I have friends who season with salt and pepper. The end. It’s the way their mother’s cooked and it’s never occurred to them that the hundreds of other containers in the spice isle might hold something they could add to their food when they cook. Little do they know that their husbands, craving “something more”, sneak off to little lunch joints and regularly order spicy food dishes to add a some variety to their boring food lives back home.

My Dad, a 1st generation American with Italian parents right off the boat, literally, used to groan and grumble when we had to go to my maternal grandmother’s home for a Sunday dinner. My Mom’s mother, a stoic Czech, never embraced the sensual art of cooking. I swear, she thought that spices were somehow directly connected to overt sexuality and using these outrageous flavors on your food was akin to doing a pole dance in a Catholic church. 

On those dreaded Sundays when we would forgo my Italian grandmother’s phenomenal table laden with heavenly food fragrances to head to the other grandmother’s home, there were stalling and delay tactics afoot. We would pile into our car in the Chicago suburbs and drive down to Roscoeville in the city where my grandmother had been cooking the chicken for at least three hours. This wasn’t a turkey mind you, but a regular whole roaster that began, like all chicken, with the potential for deliciousness, but after hours of submitting to the heat of an oven, had given up and just lay there drying to a stringy mess. Her vegetables, boiled, had also been roiling away on the stove for “a while” rendering them to a paste and slime consistency. Where my Mom couldn’t hear, my Dad would whisper, “This chicken tastes like my arm is asleep”, and  I would be reduced to giggling into my cloth napkin.

On the way home, he would swing the car into an Italian beef sandwich shop and pick up a bag full of the fragrant sandwiches, extra cups of au jus gravy and giardiniera and we would dig in picnic style back at the kitchen table at home. Mom would feign upset and then dig in with the rest of us traitors.   

I’m a spice freak. I have cabinets full of different spices and I’m not afraid to use them! Like the savory I went in search of this week. I finally found one store that carried the dried herb and then, surprisingly, I found bundles of fresh savory at my local Meijer store in the section with the plastic boxes of fresh herbs. I bought a couple boxes and I’m drying them out so I’ll have them when I want them. I went on this quest because my daughter has recently moved to the Detroit area and on a visit home, asked if I could fix her up a few bottles of some of my spice mixes for her kitchen.

She was looking in particular for a mix I call Summer Field. It’s a delicious green and fragrant blend of dill, chive and savory. I mix it to my own taste, close to equal proportions of each though I go a bit heavier on the savory.  I use a little of this spice blend in fat free sour cream for an amazing dip for carrots and other cut veggies. I also use a pinch in Egg Beater omelets with some kosher salt, fresh cracked pepper, low fat Lorraine Swiss cheese and some slices of Portobello mushrooms. Shitakes are better as they add a smoky flavor to the dish, but if you can’t find them, go with the Portobello. Summer Field is a great add in to home made vegetable soup and if you make your own herb breads, throw in a tablespoon along with some dried onion flakes and you’ll have killer bread for ham sandwiches!

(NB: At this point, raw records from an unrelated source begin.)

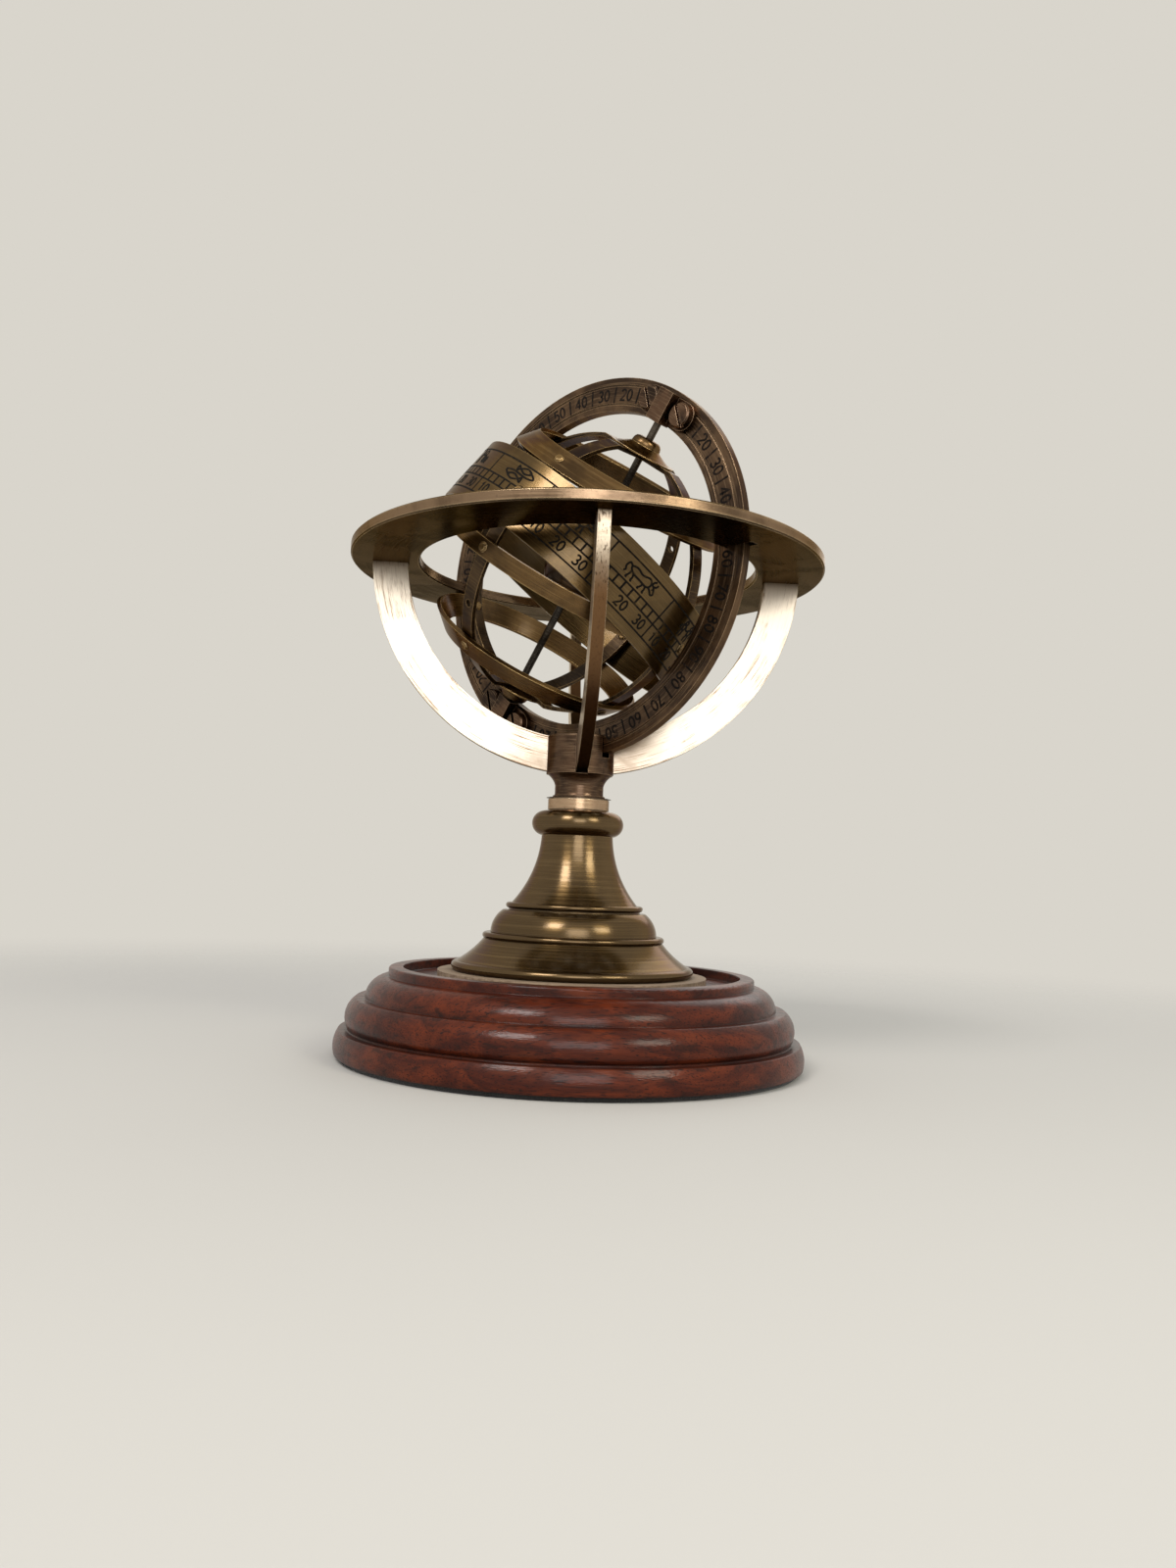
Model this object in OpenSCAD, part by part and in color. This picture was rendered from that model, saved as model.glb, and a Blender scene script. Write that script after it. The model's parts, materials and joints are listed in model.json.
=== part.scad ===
// Desk armillary sphere on a turned wooden base, in millimetres.
// A cage of graduated bands turns on a polar rod. The rod is clamped to a meridian ring,
// which slides in the notches of a horizon ring and in a slot of the hub below it.
// The origin is at the bottom centre of the base, +Z up, and -Y is the front.

/* [Felt pad] */
// How far the felt stays inside the widest moulding of the base
felt_inset = 1.4; // [1.2:0.1:6]
// Thickness of the felt
felt_t = 1; // [0.6:0.1:2]

/* [Wooden base] */
// Height of the wood
base_h = 17.5; // [16.5:0.5:24]
// Width of the floor of the dish between the pale disc and the rim
dish_w = 7.1; // [1:0.1:10]
// Depth of the dish
dish_depth = 2; // [1:0.1:3]
// Width of the rim of the dish
rim_w = 2.9; // [1.5:0.1:6]
// Height of the rim above the upper moulding
rim_h = 1.8; // [0.8:0.1:3]
// How far the middle moulding stands out from the upper one
mid_step = 3.9; // [3:0.1:6]
// Radius of the half round of the middle moulding
mid_round = 4.7; // [4.2:0.1:4.8]
// How far the lower moulding stands out from the middle one
low_step = 2.1; // [1.4:0.1:4]
// Radius of the round nose of the lower moulding
nose_r = 6; // [5.2:0.1:6.4]
// Gap around the washer in the well that hides the nut
well_gap = 1; // [0.2:0.1:3]
// Room under the nut for the end of the rod
nut_room = 1.4; // [0.8:0.1:3]

/* [Pedestal] */
// How far the pale disc under the foot shows around it
disc_rim = 2.8; // [0.4:0.1:5]
// Thickness of the pale disc
disc_t = 1.6; // [0.6:0.1:2.4]
// Radius of the foot's flange
foot_r = 25.6; // [23:0.2:27]
// Height of the foot
foot_h = 8.1; // [7:0.1:12]
// Wall of the hollow foot
foot_wall = 1.8; // [1.2:0.1:2.4]
// Radius of the bead on top of the foot
foot_bead_r = 19.3; // [18.2:0.1:21]
// Radius of the swelling at the bottom of the stem
swell_r = 17.65; // [16.5:0.1:18]
// Radius of the bead above the swelling
bead_r = 14.6; // [13.6:0.1:15.2]
// Height of the stem
stem_h = 26.1; // [23:0.1:32]
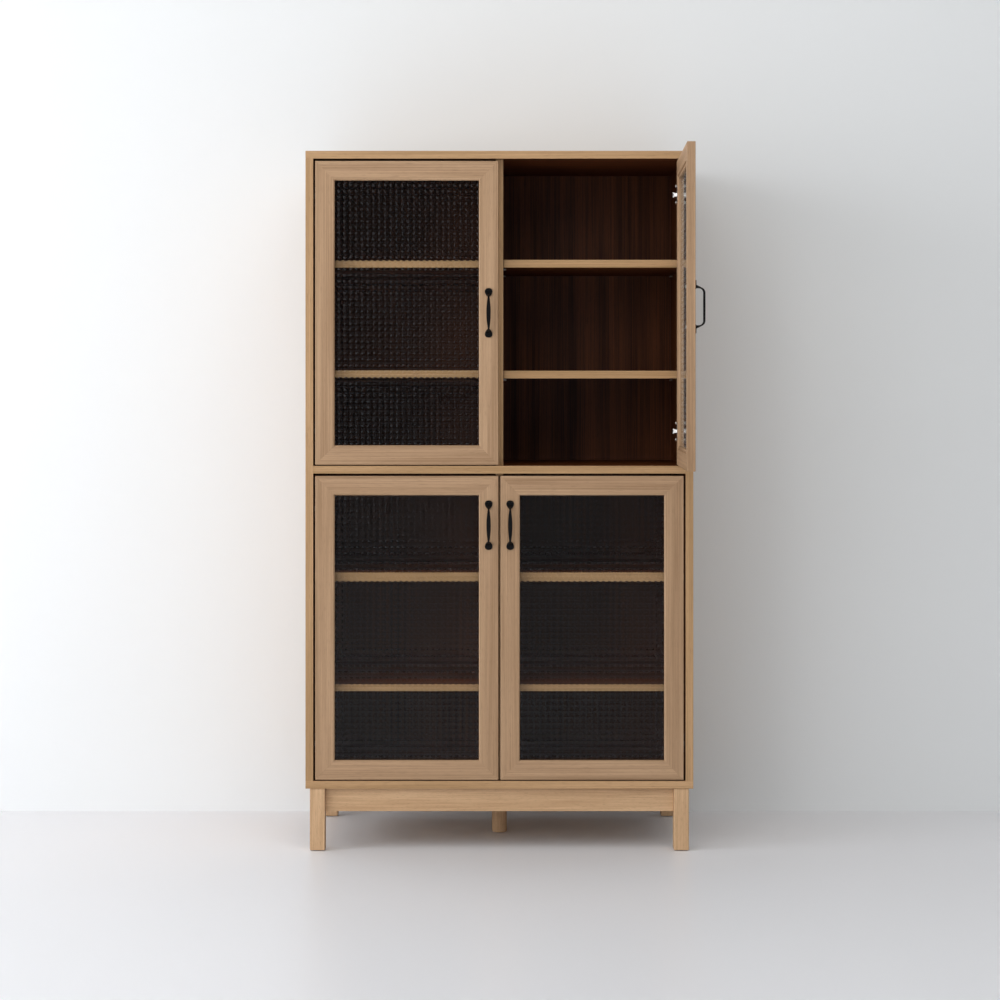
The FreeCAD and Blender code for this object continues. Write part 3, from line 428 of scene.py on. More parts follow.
@dataclass(frozen=True)
class WoodGrain:
    """Straight-grained wood, printed on foil or solid, read from each board's grain attribute.

    Streaks run along the board, in bands of two tones, with short dark pores, as on quarter-sawn timber. Real
    pores are about 0.3 mm wide, too fine to show, so they are drawn coarser.
    """

    name: str
    pale: str
    deep: str
    pore: str
    streak_mm: float = 2.4
    streak_run_mm: float = 420
    streak_share: float = 0.55
    band_mm: float = 34
    band_run_mm: float = 900
    pore_mm: float = 1.1
    pore_run_mm: float = 26
    pore_limits: tuple[float, float] = (0.58, 0.72)
    pore_strength: float = 0.42
    spread: float = 0.13
    roughness: float = 0.5
    roughness_spread: float = 0.06
    relief_mm: float = 0.03
    relief_strength: float = 0.35
    noise_roughness: float = 0.6
    ior: float = 1.46

    def pattern(
        self, tree: bpy.types.NodeTree, across_mm: float, run_mm: float, detail: float
    ) -> bpy.types.NodeSocket:
        """Adds noise that is stretched along the grain.

        Args:
            tree: The material's node tree.
            across_mm: The width of one streak.
            run_mm: Its length.
            detail: The noise's detail.

        Returns:
            The noise's value, from 0 to 1.
        """
        grain = add_node(tree, "ShaderNodeAttribute", attribute_name="grain", attribute_type="GEOMETRY")
        steps = (1 / (run_mm * MM), 1 / (across_mm * MM), 1 / (across_mm * MM))
        factors = {0: grain.outputs["Vector"], 1: steps}
        place = add_node(tree, "ShaderNodeVectorMath", factors, operation="MULTIPLY").outputs[0]
        shape = {"Vector": place, "Scale": 1.0, "Detail": detail, "Roughness": self.noise_roughness}
        return add_node(tree, "ShaderNodeTexNoise", shape).outputs["Fac"]

    def build(self) -> bpy.types.Material:
        """Makes the material.

        Returns:
            The material, with bands, streaks, pores, an uneven sheen and a slight relief.
        """
        material, tree, output = new_material(self.name)
        band = self.pattern(tree, self.band_mm, self.band_run_mm, detail=2.0)
        streak = self.pattern(tree, self.streak_mm, self.streak_run_mm, detail=3.0)
        pores = self.pattern(tree, self.pore_mm, self.pore_run_mm, detail=1.0)
        shares = {"Factor": self.streak_share, "A": band, "B": streak}
        both = add_node(tree, "ShaderNodeMix", shares, data_type="FLOAT").outputs[0]
        limits = {"From Min": 0.5 - self.spread, "From Max": 0.5 + self.spread}
        tone = add_node(tree, "ShaderNodeMapRange", {"Value": both, **limits}).outputs[0]
        tones = {"Factor": tone, "A": linear(self.deep), "B": linear(self.pale)}
        plain = add_node(tree, "ShaderNodeMix", tones, data_type="RGBA").outputs["Result"]
        start, full = self.pore_limits
        limits = {"From Min": start, "From Max": full, "To Max": self.pore_strength}
        dark = add_node(tree, "ShaderNodeMapRange", {"Value": pores, **limits}).outputs[0]
        tones = {"Factor": dark, "A": plain, "B": linear(self.pore)}
        marked = add_node(tree, "ShaderNodeMix", tones, data_type="RGBA").outputs["Result"]
        low, high = self.roughness - self.roughness_spread, self.roughness + self.roughness_spread
        limits = {"To Min": low, "To Max": high}
        sheen = add_node(tree, "ShaderNodeMapRange", {"Value": streak, **limits}).outputs[0]
        height = {"Height": streak, "Strength": self.relief_strength, "Distance": self.relief_mm * MM}
        relief = add_node(tree, "ShaderNodeBump", height).outputs[0]
        finish = {"Base Color": marked, "Roughness": sheen, "Normal": relief, "IOR": self.ior}
        shader = add_node(tree, "ShaderNodeBsdfPrincipled", finish)
        tree.links.new(shader.outputs[0], output.inputs["Surface"])
        return material


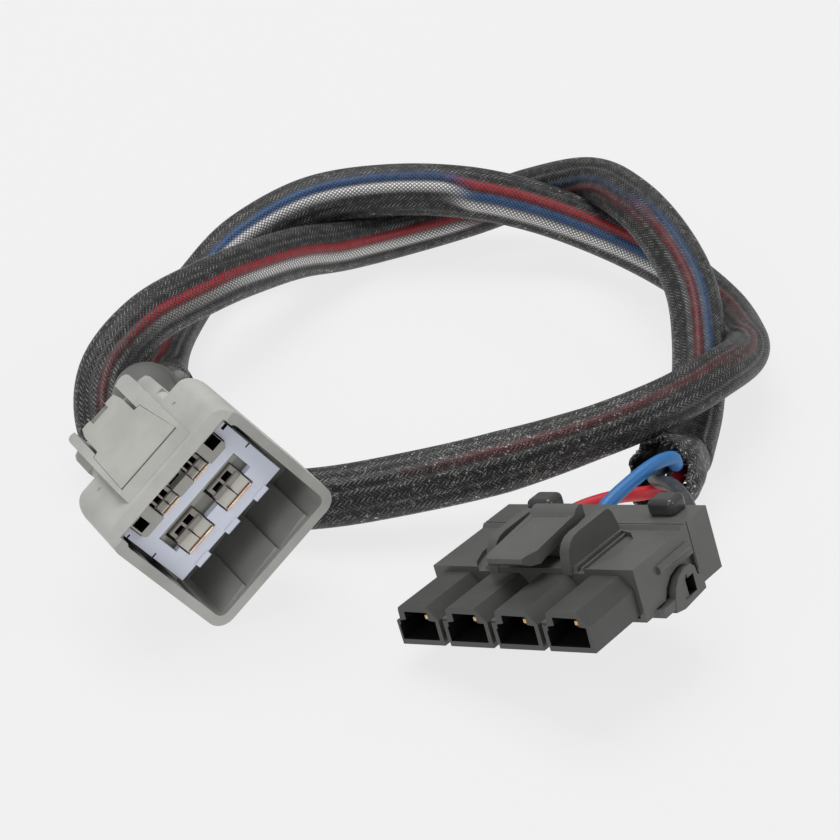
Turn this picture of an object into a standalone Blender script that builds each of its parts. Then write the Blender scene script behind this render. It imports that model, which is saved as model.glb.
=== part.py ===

Don’t be a sleeping arm chicken cooker. Get in that spice isle and play! If you don’t know what the spices taste or smell like, start in the vegetable section at the best grocery store you have. Pick up the bundles of each herb and give them a smell. Bring a little notebook and write down what you discover. Make it like a wine tasting and notice the undertones of the herbs. Is it lemony, peppery, minty, sweet or bitter? If you’re on the Internet to read a blog, then you can Google search the interesting herbs and find out how they’re commonly used. Depending on where they are from originally, you’ll find a way to use the flavor in ethnic cooking or how to adapt it to your own favorite dishes.

Sorry Grandma, but I have to go with Dad on this topic. I’ve grown up to be a wild and out of control spice woman and I’m proud of it.

While you’re on your spice sojourn, pick up a few blood oranges in the fruit section! They’re in season right now and if you haven’t discovered these yet, you’re in for a treat. The beautiful merlot wine color of the juice is a sweet treat and squeezing a blood orange into a salad dressing makes for a surprising flavor fest. Get a packet of Good Seasonings, Zesty Italian Dressing mix, cut up a small shallot into tiny dice and add 1 tsp. to the mix along with the juice of 1 small blood orange,  light oil and red wine vinegar, you have a sparkling salad! Don’t throw the meat of the orange away after juicing. Pull off the peel and chop up the orange into little bits and throw it into the salad as well. Go crazy! Add some almond slices and a few of those raspberries you were eyeing at the store. There you go. Now you’re on the crazy spice train too. It’s like a Flamenco dance on your tongue. Ole!